It is interesting to note that in Roth this court held that “[the] degree of harm requires more than a determination that visitation would be in the child’s best interest. It must be a degree of harm analogous to the kind of harm contemplated by §§ 46b-120 and 46b-129, namely, that the child is neglected, uncared-for or dependent.” (Internal quotation marks omitted.) Roth v. Weston, supra, 259 Conn. 235. The standard of proof necessary for establishing neglect is a fair preponderance of the evidence. In re Juvenile Appeal (84-AB), 192 Conn. 254, 268, 471 A.2d 1380 (1984). Nevertheless, this court held in Roth that, although the degree of harm must be analogous to the kind of harm contemplated by §§ 46b-120 and 46b-129, the harm must be established by clear and convincing evidence. Roth v. Weston, supra, 235. Thus, we have a conflict between the requisite proof in Roth and the requisite proof in a best interest analysis. I would conclude that in order to make the best interest standard function in § 46b-59, it is necessary that the *91two standards be kept separate and distinct. Otherwise, the best interest standard has been reduced to one of the many factors a court could consider in fashioning the visitation order. There is simply no authority in § 46b-59 that justifies such a result.

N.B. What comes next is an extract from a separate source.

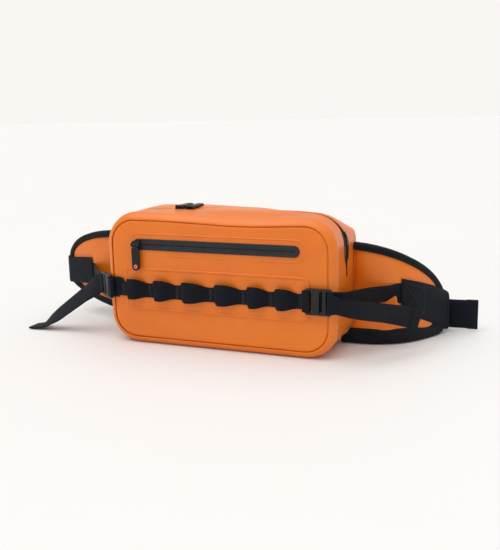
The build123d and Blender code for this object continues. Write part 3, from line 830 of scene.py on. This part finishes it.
def compression_straps(walls):
    """Straps from the wings to the locks."""
    for side, plan, z_end, lean, start, end in (
        ("right", RIGHT_STRAP_PLAN, 65, -0.75, (0.150, -0.030, 0.070), (0.196, 0.030, 0.063)),
        ("left", LEFT_STRAP_PLAN, 67, -0.2, (-0.172, -0.030, 0.070), (-0.226, 0.032, 0.067)),
    ):
        path = plan_path(plan, CHAIN_Z, z_end)[2:-4]
        wall = walls[side]
        under = wall_s_at_x(wall, abs(plan[-1][0]) + 3) + np.array((0.0, 4.0, 8.0))
        sewn = wall.at(under, FACE_H - 0.7, z_end)
        path = np.concatenate([from_lock(side, [(1.2, 0.4)]), path, sewn])
        path = relaxed(resample(path, 110), 6)
        along = lengths_along(path)
        tilt = lean * smooth(8, 34, along) * smooth(along[-1] - 10, along[-1] - 34, along)
        across = unit(np.column_stack((0 * tilt, tilt, np.ones_like(tilt))))
        strap(f"compression_strap_{side}_webbing", path, across, WEBBING, STRAP,
              TAPE_BLACK, "webbing", blend=("bag", f"wing_{side}", start, end),
              stands_for=(f"compression_strap_{side}",))


def right_tail():
    """Free end of the right strap: over the lock's outer bar, down along the wing."""
    tail = plan_path(RIGHT_TAIL_PLAN, CHAIN_Z, 35, sag=1.7)
    clear = tail[:, 0] > RIGHT_LOCK_PLACE[0] + 15
    path = np.concatenate([from_lock("right", OVER_BAR), tail[clear]])
    path = relaxed(resample(path, 150), 5)
    along = lengths_along(path)
    hem = smooth(along[-1] - 14.5, along[-1] - 13, along)
    lean = -0.5 * smooth(5, 20, along) * smooth(along[-1] - 20, along[-1] - 60, along)
    across = np.column_stack((0 * lean, lean, np.ones_like(lean)))
    strap("strap_tail_right_webbing", path, unit(across), WEBBING - 0.6 + 0.6 * hem,
          STRAP * (1 + hem), TAPE_BLACK, "webbing", body="lock_right",
          stands_for=("strap_tail_right",))


def left_tail():
    """Free end of the left strap: it falls to the floor and turns flat there."""
    start = from_lock("left", OVER_BAR + ((13.5, 4.4), (18, 4.4)))
    places = np.array([*start, *[place for place, _ in LEFT_TAIL_STATIONS]], float)
    facings = [(0, 0, 1)] * len(start) + [across for _, across in LEFT_TAIL_STATIONS]
    facings = unit(np.array(facings, float))
    knots = lengths_along(places)
    even = np.linspace(0, knots[-1], 150)
    path = np.stack([np.interp(even, knots, axis) for axis in places.T], axis=1)
    across = np.stack([np.interp(even, knots, axis) for axis in facings.T], axis=1)
    path[10:] = relaxed(path[10:], 14)
    across = unit(relaxed(across, 40))
    hem = smooth(knots[-1] - 13.5, knots[-1] - 12, even)
    strap("strap_tail_left_webbing", path, across, WEBBING - 0.6 + 1.2 * hem,
          STRAP * (1 + hem), TAPE_BLACK, "webbing", body="lock_left",
          stands_for=("strap_tail_left",))


# ---- wings and belt

class Wall:
    """Upright curved wall: s runs along its plan curve, h off it and z up."""

    def __init__(self, control, end=1.0):
        self.points = bezier(control, np.linspace(0, end, 321))
        self.s = lengths_along(self.points)
        self.length = self.s[-1]
        step = unit(np.gradient(self.points, axis=0))
        side = 1 if control[0][0] < control[3][0] else -1
        self.step = step
        self.normal = np.column_stack((-step[:, 1], step[:, 0])) * side

    def pick(self, table, s):
        return np.stack([np.interp(s, self.s, axis) for axis in table.T], axis=-1)

    def at(self, s, h, z):
        """Places on the wall; past either end it runs straight on."""
        s, h, z = np.broadcast_arrays(np.asarray(s, float), h, z)
        over = s - np.clip(s, 0, self.length)
        plan = self.pick(self.points, s) + self.pick(self.step, s) * over[..., None]
        plan = plan + self.pick(self.normal, s) * h[..., None]
        return np.concatenate([plan, z[..., None]], axis=-1)

    def facing(self, s):
        """Way out of the wall on its front side."""
        out = -self.pick(self.normal, s)
        return np.concatenate([out, np.zeros(out.shape[:-1] + (1,))], axis=-1)


def height_at(curve, x):
    """Height of an outline curve at X."""
    points = bezier(curve, np.linspace(0, 1, 200))
    order = np.argsort(points[:, 0])
    return np.interp(x, points[order, 0], points[order, 1])


def side_at(z):
    """X of the bag's rounded side at a height, measured from its flat side."""
    low = np.clip(OUTLINE_RADIUS - np.asarray(z, float), 0, OUTLINE_RADIUS)
    return np.sqrt(OUTLINE_RADIUS**2 - low**2) - OUTLINE_RADIUS


def room_under(s):
    """Height free under the bag's lower corner beside the wing root."""
    inward = np.clip(-(np.asarray(s, float) - WING_ROOT_S), 0, OUTLINE_RADIUS)
    return OUTLINE_RADIUS - np.sqrt(OUTLINE_RADIUS**2 - (OUTLINE_RADIUS - inward) ** 2)


def wing_limits(wall, top, bottom, s):
    """Lower and upper edge of a wing at s."""
    x = wall.at(s, FACE_H, 0)[..., 0]
    return height_at(bottom, x), height_at(top, x)


def wing_outline(wall, top, bottom, count=260):
    """Edge of a wing as (s, z): along the bottom, up the tip and back on top."""
    low_root = WING_ROOT_LOW_S if bottom is RIGHT_BOTTOM else WING_ROOT_S
    s_low = np.linspace(low_root, wall.length, 170)
    s_top = np.linspace(WING_ROOT_S, wall.length, 160)
    lower = wing_limits(wall, top, bottom, s_low)[0]
    upper = wing_limits(wall, top, bottom, s_top)[1]
    loop = np.concatenate([np.column_stack((s_low, lower)),
                           np.column_stack((s_top, upper))[::-1]])
    loop = resample(loop, 700)
    loop = relaxed(loop, 420)
    return resample(loop, count)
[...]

To the contrary, I would conclude that there are two separate findings that must be made. In effect, a party meeting the Roth requirements has established standing. The party must then satisfy the best interest test. The central problem with equating Roth factors with best interest findings is that Roth excludes most of the factors that a trial judge would ordinarily consider in a best interest analysis. The Roth test focuses solely on the harm to the child if there is no visitation. It does not contemplate the numerous factors contained in § 46b-56 (c).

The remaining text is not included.